Wood owned Professional Cleaning and Innovative Building Services Inc. (PCI), a commercial cleaning services company in Kansas City, Missouri, as well as four Bonner Springs, Kansas, businesses: Commercial Development and Management LLC (CDM), Action Real Estate Services LLC, G&W Investments LLC, and Riverview Crossings LLC. In November 2010, she established the PCI Building Services Inc. 401(k) plan for the retirement benefit of employees of PCI and CDM.

 

A multi-agency investigation found that from approximately May 2011 through August 2012, Wood unlawfully embezzled and converted approximately $31,403 in deferred contributions from employee salaries.
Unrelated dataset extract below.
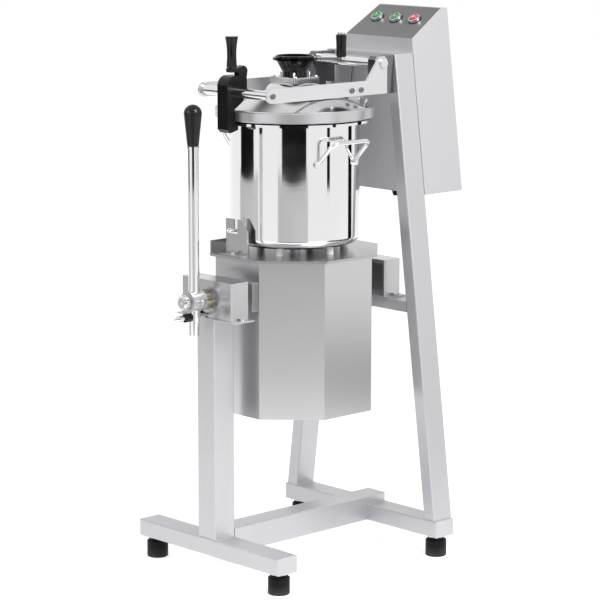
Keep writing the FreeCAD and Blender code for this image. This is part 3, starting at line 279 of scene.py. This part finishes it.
# How far the noise is stretched: small numbers lie along the lines.
UPRIGHT = (600.0, 600.0, 6.0)
LEVEL = (6.0, 6.0, 700.0)
ALONG_ARM = (8.0, 8.0, 500.0)
ALONG_DECK = (500.0, 8.0, 500.0)
EVEN = (400.0, 400.0, 400.0)
FINISHES = {
    "frame_satin": finish("frame_satin", (0.60, 0.60, 0.62), 0.70, 0.38, UPRIGHT, lines=0.06),
    "brushed_sheet": finish("brushed_sheet", (0.62, 0.62, 0.63), 0.95, 0.24, UPRIGHT, lines=0.10,
                            marks=0.008),
    "box_sheet": finish("box_sheet", (0.62, 0.62, 0.64), 0.60, 0.36, UPRIGHT, lines=0.05),
    "deck_sheet": finish("deck_sheet", (0.50, 0.50, 0.51), 0.95, 0.26, ALONG_DECK, lines=0.10, marks=0.01),
    "mirror_steel": finish("mirror_steel", (0.78, 0.78, 0.79), 1.0, 0.045, LEVEL, lines=0.03, marks=0.04),
    "lid_steel": finish("lid_steel", (0.70, 0.70, 0.71), 1.0, 0.12, EVEN, lines=0.05),
    "satin_cast": finish("satin_cast", (0.58, 0.58, 0.59), 0.85, 0.30, EVEN, lines=0.08),
    "arm_satin": finish("arm_satin", (0.66, 0.66, 0.67), 0.60, 0.30, ALONG_ARM, lines=0.05),
    "bright_metal": finish("bright_metal", (0.74, 0.74, 0.75), 1.0, 0.10, EVEN, lines=0.06),
    "crank_metal": finish("crank_metal", (0.72, 0.72, 0.73), 1.0, 0.14, EVEN, lines=0.06),
    "dark_steel": finish("dark_steel", (0.20, 0.20, 0.21), 0.90, 0.18, LEVEL, lines=0.2),
    "black_gloss": finish("black_gloss", (0.004, 0.004, 0.0045), 0.0, 0.16, EVEN, lines=0.3, coat=0.15,
                          shine=0.28),
    "black_cast": finish("black_cast", (0.006, 0.006, 0.007), 0.0, 0.26, EVEN, lines=0.4, depth=0.00006,
                         shine=0.25),
    "black_rubber": finish("black_rubber", (0.006, 0.006, 0.006), 0.0, 0.5, EVEN, lines=0.4, depth=0.0001,
                           shine=0.15, dusty=True),
    "white_plastic": finish("white_plastic", (0.85, 0.85, 0.83), 0.0, 0.4, EVEN, lines=0.03),
    "bronze": finish("bronze", (0.42, 0.37, 0.30), 1.0, 0.3, EVEN, lines=0.15),
    "green_lens": finish("green_lens", (0.008, 0.30, 0.07), 0.0, 0.15, EVEN, lines=0.15, coat=0.5),
    "red_lens": finish("red_lens", (0.70, 0.02, 0.035), 0.0, 0.15, EVEN, lines=0.15, coat=0.5),
}
print("finishes:", len(FINISHES))

# %% [markdown]
# Two finishes change over one piece. The box's sloped panel is a darker grey than its sides, and the
# crank's ring is black where it wraps the funnel. A mask picks the place, and the colour from before goes
# in underneath. The panel climbs 66 mm over a depth of 104.5 mm, which gives the way that it faces.

# %% Panel face and crank ring
PANEL_RISE = 66.0
PANEL_DEPTH = 104.5
PANEL_SLOPE = math.atan2(PANEL_RISE, PANEL_DEPTH)
PANEL_OUT = Vector((0.0, -math.sin(PANEL_SLOPE), math.cos(PANEL_SLOPE)))
PANEL_UP = Vector((0.0, math.cos(PANEL_SLOPE), math.sin(PANEL_SLOPE)))
PANEL_GREY = (0.22, 0.22, 0.225)
RING_BLACK = (0.006, 0.006, 0.007)
RING_RADIUS = 0.0525


def corners(box):
    """A box's lowest and highest corners as vectors."""
    return tuple(Vector(corner) for corner in box)


def recolour(finish_name, mask, colour):
    """Lay a colour over a finish where a mask is 1."""
    tree = FINISHES[finish_name].node_tree
    shader = tree.nodes["Principled BSDF"]
    before = shader.inputs["Base Color"].links[0].from_socket
    mix = tree.nodes.new("ShaderNodeMix")
    mix.data_type = "RGBA"
    mix.inputs["B"].default_value = (*colour, 1.0)
    tree.links.new(before, mix.inputs["A"])
    tree.links.new(mask, mix.inputs["Factor"])
    tree.links.new(mix.outputs["Result"], shader.inputs["Base Color"])


block_low, block_high = corners(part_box("funnel_block"))
axis_y = (block_low.y + block_high.y) / 2
panel_mask = use(FINISHES["box_sheet"].node_tree, FACING, Way=PANEL_OUT)
recolour("box_sheet", panel_mask.outputs["Mask"], PANEL_GREY)
ring_mask = use(FINISHES["crank_metal"].node_tree, NEAR, Centre=(0.0, axis_y, 0.0), Radius=RING_RADIUS)
recolour("crank_metal", ring_mask.outputs["Mask"], RING_BLACK)
print("recoloured:", 2)

# %% [markdown]
# Each piece of the machine gets its finish by name. A piece keeps its mesh; only its material slots change.

# %% Give every piece its finish
WEARS = {
    "frame_satin": ["front_foot_tube", "front_post", "spine_beam", "rear_foot_tubes", "rear_leg_left",
                    "rear_leg_right", "rear_crossbar", "top_rail", "bearing_bases"],
    "brushed_sheet": ["motor_housing", "front_bearing_box", "rear_bearing_box", "bowl_catch", "flange_plates",
                      "housing_floor"],
    "box_sheet": ["control_box", "control_box_cover"],
    "deck_sheet": ["deck_plate", "lid_brackets"],
    "mirror_steel": ["bowl", "bowl_handles", "cross_tube", "pivot_tube", "lever_rod", "knife_hub", "knives"],
    "lid_steel": ["lid_dome", "funnel_block"],
    "satin_cast": ["lid_rim", "lever_hub"],
    "arm_satin": ["lid_arm_left", "lid_arm_right"],
    "bright_metal": ["base_bolts", "pivot_bolts", "hub_fasteners", "plunger_pin", "button_bezels",
                     "trunnion_shafts", "drive_shaft", "lid_stud"],
    "crank_metal": ["crank_arm_bar"],
    "dark_steel": ["hinge_blocks", "motor", "arm_bolts"],
    "black_gloss": ["lever_grip", "latch_grip", "crank_grip", "funnel", "plunger_sleeve"],
    "black_cast": ["latch", "cable_gland"],
    "black_rubber": ["rubber_feet", "lid_gasket"],
    "white_plastic": ["bowl_pads", "wiper", "contactor"],
    "bronze": ["trunnion_bushes"],
    "green_lens": ["green_button_left", "green_button_middle"],
    "red_lens": ["red_button"],
}
for finish_name, node_names in WEARS.items():
    for node_name in node_names:
        piece = NODES[node_name]
        piece.data.materials.clear()
        piece.data.materials.append(FINISHES[finish_name])
print("pieces with a finish:", sum(len(names) for names in WEARS.values()))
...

The court-ordered restitution includes $69,000 in employee and matching employer contributions, as well as lost earnings due to the 401(k) plan, and approximately $4.3 million for fraudulent loans and identity theft.

 

Wood assured employees who confronted her about missing 401(k) contributions that Nationwide Life Insurance Company held their funds in escrow when, in fact, she had already used their contributions for her own benefit without their permission, the Department of Labor (DOL) says. Wood also falsely accused her company’s accountant of embezzlement, and falsely claimed her former in-house counsel and human resources manager were responsible for the 401(k) plan. In addition, she made false statements to Farmers Bank and Trust of Great Bend, falsely claiming PCI had received a contract for cleaning services at an Internal Revenue Service (IRS) facility in Kansas City, Missouri, when the company failed to make the final round of bids. Based on her statements, the bank extended a $350,000 line of credit on which Wood submitted draw requests, stating that she needed the funds to fulfill the IRS contract.

 

“Fraudulent transactions like these have a severe impact on companies and individuals,” says DOL Employee Benefits Security Administration (EBSA) Regional Director Jim Purcell. “The actions can cause irreparable damage to the retirement savings of individuals and their future financial security.”